→ **Exercise instructions**
Copy out all the entries word for word.

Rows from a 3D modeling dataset
○ ○ ○ ○ ○

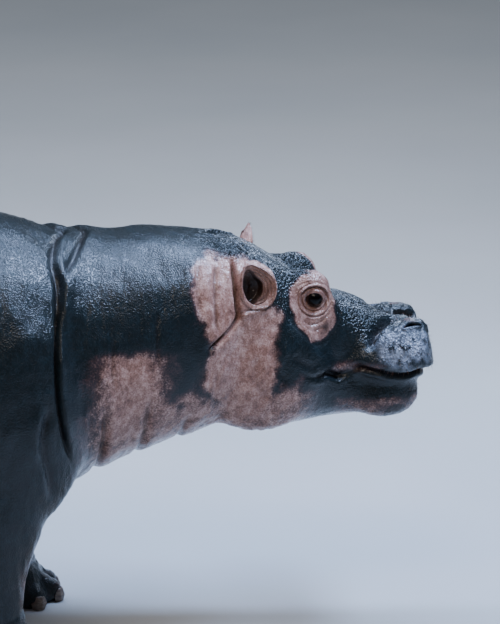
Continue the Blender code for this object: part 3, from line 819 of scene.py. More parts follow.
def press_mouth(points, normals, fold_shade, tree):
    """The line of the lips, with the upper lip hanging a little over the lower one."""
    right, left = (snapped(tree, np.add(FROM_EYE, MOUTH), side) for side in SIDES.values())
    distance, where, nearest = along_curve(points, np.vstack([right, left[::-1]]))
    ends = step(0, 0.15, where) * step(1, 0.85, where)
    above = step(-0.006, 0.006, points[:, 2] - nearest[:, 2])
    move = -0.017 * bell(distance, 0, 0.0085)
    move += 0.009 * above * bell(distance, 0.024, 0.018)
    move += 0.004 * (1 - above) * bell(distance, 0.02, 0.012)
    points += (ends * move)[:, None] * normals
    # painted shade along the line of the lips
    np.maximum(fold_shade, ends * bell(distance, 0, 0.009), out=fold_shade)


def shape_lips(points, normals):
    """The upper lip swells over the mouth and has the shallow pits that the whiskers grow from."""
    x, _, z = points.T
    front = step(EYE.x + 0.2, EYE.x + 0.27, x)
    lip = front * step(EYE.z - 0.275, EYE.z - 0.23, z) * step(EYE.z - 0.06, EYE.z - 0.12, z)
    bumps, pits = cloudy(points, 55, 2, 11), np.abs(cloudy(points, 38, 2, 12))
    points += (lip * (0.0022 * bumps - 0.0015 * pits))[:, None] * normals


TOE_GROOVES = (-41, 0, 41)  # degrees from straight ahead


def shape_toes(points):
    """Grooves between the toes and rings above them, in towards the middle of each foot."""
    for node in FEET:
        offset = points - np.array(middle(node))
        radius = np.hypot(offset[:, 0], offset[:, 1])
        near = (radius < 0.2) & (points[:, 2] < ANKLE_Z + 0.06)
        angle = np.degrees(np.arctan2(offset[:, 1], offset[:, 0]))
        low = step(0.105, 0.055, points[:, 2]) * step(0.06, 0.09, radius)
        groove = sum(bell(angle, turn, 6.5) for turn in TOE_GROOVES) * 0.011
        rings = 0.0045 * bell(points[:, 2], ANKLE_Z + 0.004, 0.008)
        rings += 0.0028 * bell(points[:, 2] - 0.02 * np.cos(np.radians(angle)), ANKLE_Z + 0.036, 0.007)
        move = near * (groove * low + rings * step(0.2, 0.15, radius))
        points[:, :2] -= (move / np.maximum(radius, 1e-6))[:, None] * offset[:, :2]


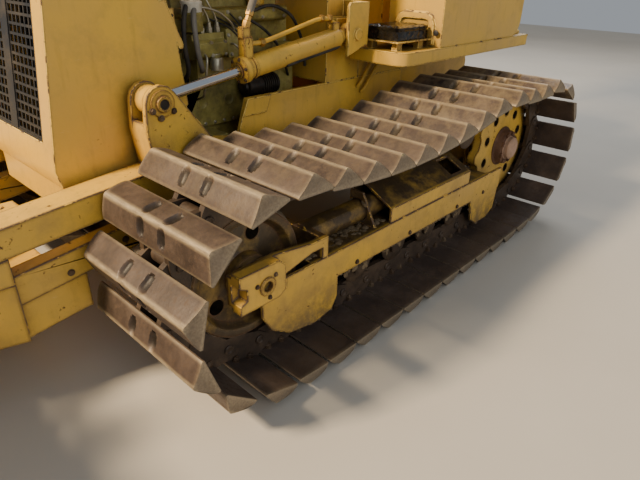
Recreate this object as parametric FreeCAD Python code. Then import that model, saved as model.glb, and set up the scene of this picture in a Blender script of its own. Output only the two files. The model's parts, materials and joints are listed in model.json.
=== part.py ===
import FreeCAD, Part
import math
import os

# Low-ground-pressure bulldozer with an angling and tilting blade on a C-frame, in millimetres.
# +X is forward, +Y is left, +Z is up. The origin is on the ground under the middle of the machine.
# Side pieces are drawn on the left and mirrored to the right.

V = FreeCAD.Vector

# Overall
blade_front_x = 2030.0
drawbar_rear_x = -2030.0

# Track chain and shoes
gauge = 1550.0
link_pitch = 154.0
shoe_length = 589.0
shoe_gap = 7.0
shoe_width = link_pitch - shoe_gap
shoe_height = 62.0
shoe_end_slope = 20.5
shoe_ridge_flat = 14.0
rail_offset = 62.0
rail_thick = 30.0
rail_above_pin = 55.0
rail_below_pin = 45.0
seat_gap = 0.3
bushing_radius = 27.0
chain_start = 0.78

# Wheels of the undercarriage
idler_x = 553.0
idler_z = 411.0
idler_pin_radius = 282.0
idler_flange = 18.0
idler_hub_radius = 80.0
idler_rim_depth = 34.0
idler_web_half = 46.0
idler_holes = 5
idler_hole_radius = 28.0
idler_hole_circle = 145.0
sprocket_x = -1367.0
sprocket_z = 430.0
sprocket_pin_radius = 298.0
sprocket_thick = 44.0
sprocket_holes = 10
sprocket_hole_radius = 24.0
sprocket_hole_circle = 196.0
carrier_x = -810.0
carrier_pin_z = 736.0
carrier_radius = 62.0
front_sag = 72.0
rear_sag = 18.0
roller_count = 6
front_roller_x = 250.0
rear_roller_x = -1040.0
ground_run_beyond = 90.0
roller_radius = 75.0
roller_flange = 13.0
roller_sides = 10
idler_sides = 16
small_sides = 8
shaft_radius = 22.0

# Track frame
guard_offset = 124.0
guard_plate = 14.0
guard_bottom_z = 255.0
frame_top_z = 369.0
frame_web = 34.0
frame_front_x = 430.0
frame_rear_x = -1195.0
lobe_rear_x = 154.0
tail_front_x = -880.0
web_front_x = 295.0
web_rear_x = -1045.0
cover_front_x = -182.0
cover_rear_x = -845.0
cover_shoulder_z = 434.0
cover_slope = 0.525
cover_outer = 118.0
cover_crest = -50.0
cover_inner = 95.0
cover_wall = 12.0
cover_hole = 100.0
saddle_x = -100.0
recoil_radius = 50.0

# Hull
hull_half = 318.0
hull_plate = 20.0
hull_top_z = 835.0
hull_bottom_z = 415.0
hull_front_x = 860.0
hull_sill_x = 98.0
hull_rear_x = -1000.0
rail_top_z = 655.0
cross_shaft_x = -700.0
cross_shaft_z = 465.0
cross_shaft_radius = 45.0

# Rear case and drives
case_rear_x = -1740.0
case_half = 300.0
case_top_z = 930.0
drive_radius = 165.0

# Radiator guard, radiator and bonnet
guard_half = 318.0
guard_wall = 10.0
guard_bottom = 655.0
guard_foot_x = 896.0
guard_lean = 0.131
grille_rows = 6
grille_columns = 4
hood_top_z = 1400.0
hood_crown = 60.0
hood_rear_x = -383.0
hood_front_x = 511.0
exhaust_x = 120.0
exhaust_y = -112.0
exhaust_radius = 30.0
intake_x = -140.0
intake_y = 118.0
intake_radius = 36.0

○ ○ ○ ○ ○

→ **Problem solution**
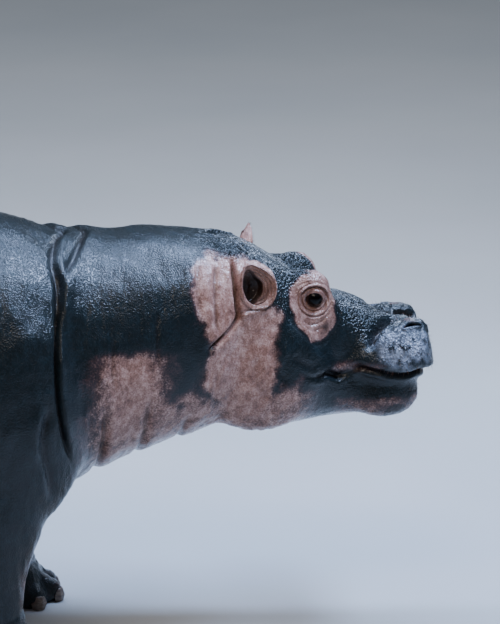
Continue the Blender code for this object: part 3, from line 819 of scene.py. More parts follow.
def press_mouth(points, normals, fold_shade, tree):
    """The line of the lips, with the upper lip hanging a little over the lower one."""
    right, left = (snapped(tree, np.add(FROM_EYE, MOUTH), side) for side in SIDES.values())
    distance, where, nearest = along_curve(points, np.vstack([right, left[::-1]]))
    ends = step(0, 0.15, where) * step(1, 0.85, where)
    above = step(-0.006, 0.006, points[:, 2] - nearest[:, 2])
    move = -0.017 * bell(distance, 0, 0.0085)
    move += 0.009 * above * bell(distance, 0.024, 0.018)
    move += 0.004 * (1 - above) * bell(distance, 0.02, 0.012)
    points += (ends * move)[:, None] * normals
    # painted shade along the line of the lips
    np.maximum(fold_shade, ends * bell(distance, 0, 0.009), out=fold_shade)


def shape_lips(points, normals):
    """The upper lip swells over the mouth and has the shallow pits that the whiskers grow from."""
    x, _, z = points.T
    front = step(EYE.x + 0.2, EYE.x + 0.27, x)
    lip = front * step(EYE.z - 0.275, EYE.z - 0.23, z) * step(EYE.z - 0.06, EYE.z - 0.12, z)
    bumps, pits = cloudy(points, 55, 2, 11), np.abs(cloudy(points, 38, 2, 12))
    points += (lip * (0.0022 * bumps - 0.0015 * pits))[:, None] * normals


TOE_GROOVES = (-41, 0, 41)  # degrees from straight ahead


def shape_toes(points):
    """Grooves between the toes and rings above them, in towards the middle of each foot."""
    for node in FEET:
        offset = points - np.array(middle(node))
        radius = np.hypot(offset[:, 0], offset[:, 1])
        near = (radius < 0.2) & (points[:, 2] < ANKLE_Z + 0.06)
        angle = np.degrees(np.arctan2(offset[:, 1], offset[:, 0]))
        low = step(0.105, 0.055, points[:, 2]) * step(0.06, 0.09, radius)
        groove = sum(bell(angle, turn, 6.5) for turn in TOE_GROOVES) * 0.011
        rings = 0.0045 * bell(points[:, 2], ANKLE_Z + 0.004, 0.008)
        rings += 0.0028 * bell(points[:, 2] - 0.02 * np.cos(np.radians(angle)), ANKLE_Z + 0.036, 0.007)
        move = near * (groove * low + rings * step(0.2, 0.15, radius))
        points[:, :2] -= (move / np.maximum(radius, 1e-6))[:, None] * offset[:, :2]


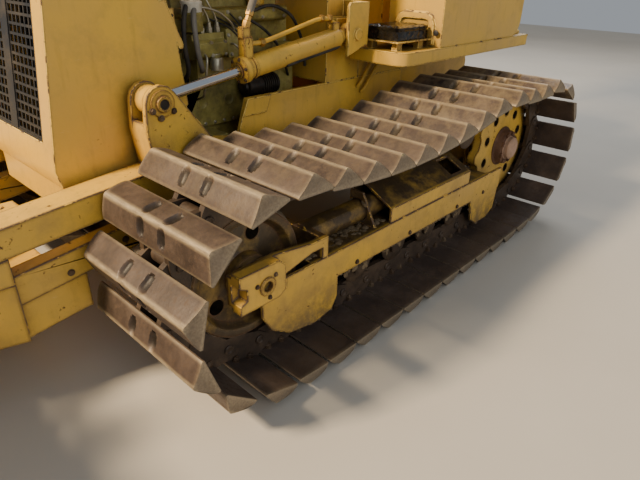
Recreate this object as parametric FreeCAD Python code. Then import that model, saved as model.glb, and set up the scene of this picture in a Blender script of its own. Output only the two files. The model's parts, materials and joints are listed in model.json.
=== part.py ===
import FreeCAD, Part
import math
import os

# Low-ground-pressure bulldozer with an angling and tilting blade on a C-frame, in millimetres.
# +X is forward, +Y is left, +Z is up. The origin is on the ground under the middle of the machine.
# Side pieces are drawn on the left and mirrored to the right.

V = FreeCAD.Vector

# Overall
blade_front_x = 2030.0
drawbar_rear_x = -2030.0

# Track chain and shoes
gauge = 1550.0
link_pitch = 154.0
shoe_length = 589.0
shoe_gap = 7.0
shoe_width = link_pitch - shoe_gap
shoe_height = 62.0
shoe_end_slope = 20.5
shoe_ridge_flat = 14.0
rail_offset = 62.0
rail_thick = 30.0
rail_above_pin = 55.0
rail_below_pin = 45.0
seat_gap = 0.3
bushing_radius = 27.0
chain_start = 0.78

# Wheels of the undercarriage
idler_x = 553.0
idler_z = 411.0
idler_pin_radius = 282.0
idler_flange = 18.0
idler_hub_radius = 80.0
idler_rim_depth = 34.0
idler_web_half = 46.0
idler_holes = 5
idler_hole_radius = 28.0
idler_hole_circle = 145.0
sprocket_x = -1367.0
sprocket_z = 430.0
sprocket_pin_radius = 298.0
sprocket_thick = 44.0
sprocket_holes = 10
sprocket_hole_radius = 24.0
sprocket_hole_circle = 196.0
carrier_x = -810.0
carrier_pin_z = 736.0
carrier_radius = 62.0
front_sag = 72.0
rear_sag = 18.0
roller_count = 6
front_roller_x = 250.0
rear_roller_x = -1040.0
ground_run_beyond = 90.0
roller_radius = 75.0
roller_flange = 13.0
roller_sides = 10
idler_sides = 16
small_sides = 8
shaft_radius = 22.0

# Track frame
guard_offset = 124.0
guard_plate = 14.0
guard_bottom_z = 255.0
frame_top_z = 369.0
frame_web = 34.0
frame_front_x = 430.0
frame_rear_x = -1195.0
lobe_rear_x = 154.0
tail_front_x = -880.0
web_front_x = 295.0
web_rear_x = -1045.0
cover_front_x = -182.0
cover_rear_x = -845.0
cover_shoulder_z = 434.0
cover_slope = 0.525
cover_outer = 118.0
cover_crest = -50.0
cover_inner = 95.0
cover_wall = 12.0
cover_hole = 100.0
saddle_x = -100.0
recoil_radius = 50.0

# Hull
hull_half = 318.0
hull_plate = 20.0
hull_top_z = 835.0
hull_bottom_z = 415.0
hull_front_x = 860.0
hull_sill_x = 98.0
hull_rear_x = -1000.0
rail_top_z = 655.0
cross_shaft_x = -700.0
cross_shaft_z = 465.0
cross_shaft_radius = 45.0

# Rear case and drives
case_rear_x = -1740.0
case_half = 300.0
case_top_z = 930.0
drive_radius = 165.0

# Radiator guard, radiator and bonnet
guard_half = 318.0
guard_wall = 10.0
guard_bottom = 655.0
guard_foot_x = 896.0
guard_lean = 0.131
grille_rows = 6
grille_columns = 4
hood_top_z = 1400.0
hood_crown = 60.0
hood_rear_x = -383.0
hood_front_x = 511.0
exhaust_x = 120.0
exhaust_y = -112.0
exhaust_radius = 30.0
intake_x = -140.0
intake_y = 118.0
intake_radius = 36.0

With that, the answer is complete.